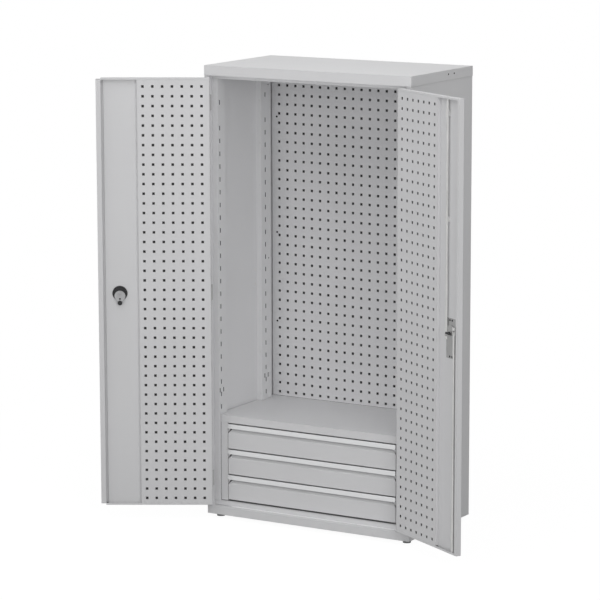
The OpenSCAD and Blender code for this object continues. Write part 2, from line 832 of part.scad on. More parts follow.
module door_panel(panel_w) {
    z0 = door_z0 + end_rim_w + sheet_fit;
    z1 = door_z1 - end_rim_w - sheet_fit;
    x0 = sheet_t + sheet_fit;
    leg = 9;
    cols = floor((panel_w - door_col_inset - hole_w) / hole_pitch) + 1;
    upright_sheet(x0, panel_w, z0, z1, door_t - panel_t, panel_t)
        hole_grid(door_col_inset, door_z1 - door_row_drop, cols, door_rows);
    block(x0, x0 + panel_t, door_t - leg, door_t - panel_t + eps, z0, z1);
}

// Recessed strip beside the perforated panel: leg up, floor, and a groove along the rim
module lock_strip(w, band_w, rim, notch) {
    z0 = door_z0 + sheet_t + sheet_fit;
    z1 = door_z1 - sheet_t - sheet_fit;
    x0 = w - band_w + sheet_fit;
    x1 = w - rim - groove_w;
    x2 = w - sheet_t - sheet_fit;
    top_leg = end_rim_w - sheet_t;
    groove_y = recess_y - groove_depth;
    block(x0, x0 + sheet_t, recess_y - sheet_t, door_t, z0 + top_leg, z1 - top_leg);
    block(x0, x1, recess_y - sheet_t, recess_y, z0, z1);
    block(x1 - sheet_t, x1, groove_y - sheet_t, recess_y, z0 + notch, z1 - notch);
    block(x1 - sheet_t, x2, groove_y - sheet_t, groove_y, z0 + notch, z1 - notch);
}

module door_hinge_leaves() {
    leaf_x = hinge_inset + barrel_r + half_gap;
    for (z = hinge_z) difference() {
        union() {
            block(leaf_x, hinge_inset + door_leaf_w, -leaf_t, -head_seat,
                  z - hinge_h / 2, z + hinge_h / 2);
            block(hinge_inset, leaf_x + 1, -leaf_t, -head_seat, z + half_gap, z + hinge_h / 2);
            translate([hinge_inset, axis_y - front_y, z]) cylinder(r = barrel_r, h = hinge_h / 2);
        }
        translate([hinge_inset, axis_y - front_y, z - 1])
            cylinder(d = pin_d + 2 * pin_clear, h = hinge_h);
    }
}

module left_door_skin() {
    color(paint) hang(-1) door_skin(left_door_w, left_rim_w, left_edge_notch, true, false);
}

module left_door_perforated_panel() {
    color(paint) hang(-1) door_panel(left_door_w - left_band_w);
}

module left_door_lock_strip() {
    color(paint) hang(-1) difference() {
        lock_strip(left_door_w, left_band_w, left_rim_w, left_edge_notch);
        translate([lock_x, 0, lock_z]) round_y(lock_neck_d + 0.6, sheet_t + 1, door_t);
    }
}

module left_door_hinge_leaves() {
    color(zinc) hang(-1) door_hinge_leaves();
}

module right_door_skin() {
    color(paint) hang(1) door_skin(right_door_w, right_rim_w, 0, false, true);
}

module right_door_perforated_panel() {
    color(paint) hang(1) door_panel(right_door_w - right_band_w);
}

module right_door_lock_strip() {
    color(paint) hang(1) lock_strip(right_door_w, right_band_w, right_rim_w, 0);
}

module right_door_hinge_leaves() {
    color(zinc) hang(1) door_hinge_leaves();
}

// ---------- Lock of the left door ----------

module lock_place() {
    hang(-1) translate([lock_x, 0, lock_z]) children();
}

knob_gap = 0.3;
ring_top_y = recess_y + lock_ring_h;
cam_y = ring_top_y + knob_gap;

module lock_housing() {
    color(black) lock_place() difference() {
        union() {
            round_y(lock_rose_d, -lock_rose_t, -0.05);
            round_y(lock_neck_d, -0.1, recess_y + 0.1);
            round_y(lock_ring_d, recess_y + 0.05, ring_top_y);
        }
        round_y(spindle_d + 2 * lock_clear, -lock_rose_t - 1, ring_top_y + 1);
    }
}

// Knob with two flats for the fingers, and the spindle behind it
module lock_knob() {
    y0 = -lock_rose_t - knob_gap;
    base_l = 5;
    color(zinc) lock_place() difference() {
        union() {
            intersection() {
                round_y(knob_d, y0 - knob_l, y0);
                union() {
                    block(-knob_bar_w / 2, knob_bar_w / 2, y0 - knob_l, y0, -knob_d, knob_d);
                    block(-knob_d, knob_d, y0 - base_l, y0, -knob_d, knob_d);
                }
            }
            round_y(spindle_d, y0 - 1, cam_y + cam_t);
        }
        round_y(cylinder_d + 2 * lock_clear, y0 - knob_l - 1, -1);
    }
}

module lock_cylinder() {
    y0 = -lock_rose_t - knob_gap - knob_l;
    key_w = 1.8;
    key_h = 8;
    color(zinc) lock_place() difference() {
        round_y(cylinder_d, y0 - 1, -1.3);
        block(-key_w / 2, key_w / 2, y0 - 2, y0 + 6, -key_h / 2, key_h / 2);
    }
}

module lock_cam() {
    color(zinc) lock_place() translate([0, cam_y + cam_t, 0]) rotate([90, 0, 0])
        linear_extrude(cam_t) difference() {
            hull() {
                translate([0, -cam_drop]) circle(d = cam_d);
                translate([0, -cam_reach]) circle(d = cam_tip_d);
            }
            circle(d = spindle_d + 2 * pin_clear);
            translate([0, -cam_drop - cam_d / 4]) circle(d = cam_hole_d);
        }
}

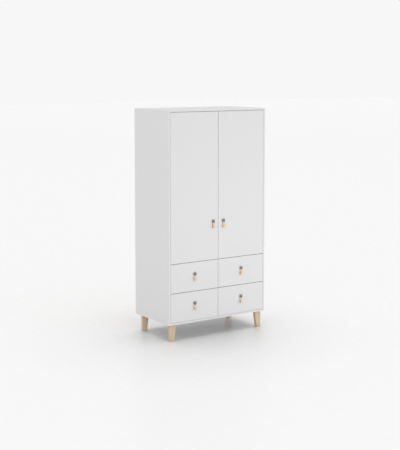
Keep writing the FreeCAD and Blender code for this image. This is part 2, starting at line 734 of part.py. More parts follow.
def make_drawer(owner, low):
    """One left drawer whose front starts at the height low, with its runners. Gives the outer members."""
    front_back = f"({front} + board)"
    space = "(3 * member_depth + 2 * member_gap)"
    box_left = f"({space} - {inside})"
    box_right = f"(-board / 2 - {space})"
    box_low = f"({low} + drawer_box_lift)"
    box_high = f"({low} + drawer_front_height - drawer_box_drop)"
    box_back = f"({leaf_front} - drawer_back_clearance)"
    floor_low = f"({box_low} + drawer_floor_lift)"
    floor_high = f"({floor_low} + drawer_floor + bore_clearance)"

    board = block(f"{owner}_front_board", (f"{pivot_x} + side_gap / 2", "-middle_gap / 2"),
                  (front, front_back), (low, f"{low} + drawer_front_height"))
    board = eased(f"{owner}_front_eased", board, runs_round("y", front, front_back))
    groove = block(f"{owner}_groove", (f"{box_left} + drawer_wall - groove_depth",
                                       f"{box_right} - drawer_wall + groove_depth"),
                   (f"{front_back} - groove_depth", box_back), (floor_low, floor_high))
    pull_z = f"{low} + drawer_front_height / 2 + drawer_pull_lift"
    stem_bore = make_pull(owner, front_centre, pull_z)
    finish(cut(f"{owner}_front", board, [groove, stem_bore]), f"{owner}_front_left")

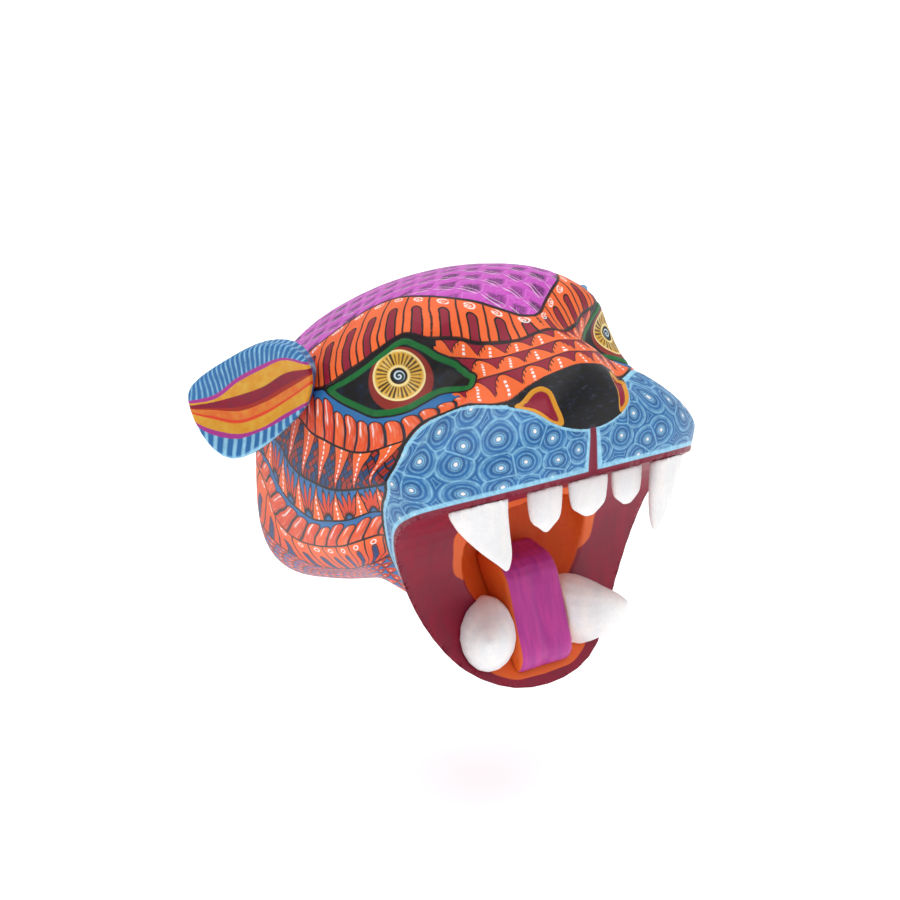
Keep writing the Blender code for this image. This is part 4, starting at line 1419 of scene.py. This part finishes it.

=-=-=-=-=

● WHAT THE TASK ASKS:
Filter the records above for "parts" and copy every matching line.

● RESPONSE:
The OpenSCAD and Blender code for this object continues. Write part 2, from line 832 of part.scad on. More parts follow.
Keep writing the FreeCAD and Blender code for this image. This is part 2, starting at line 734 of part.py. More parts follow.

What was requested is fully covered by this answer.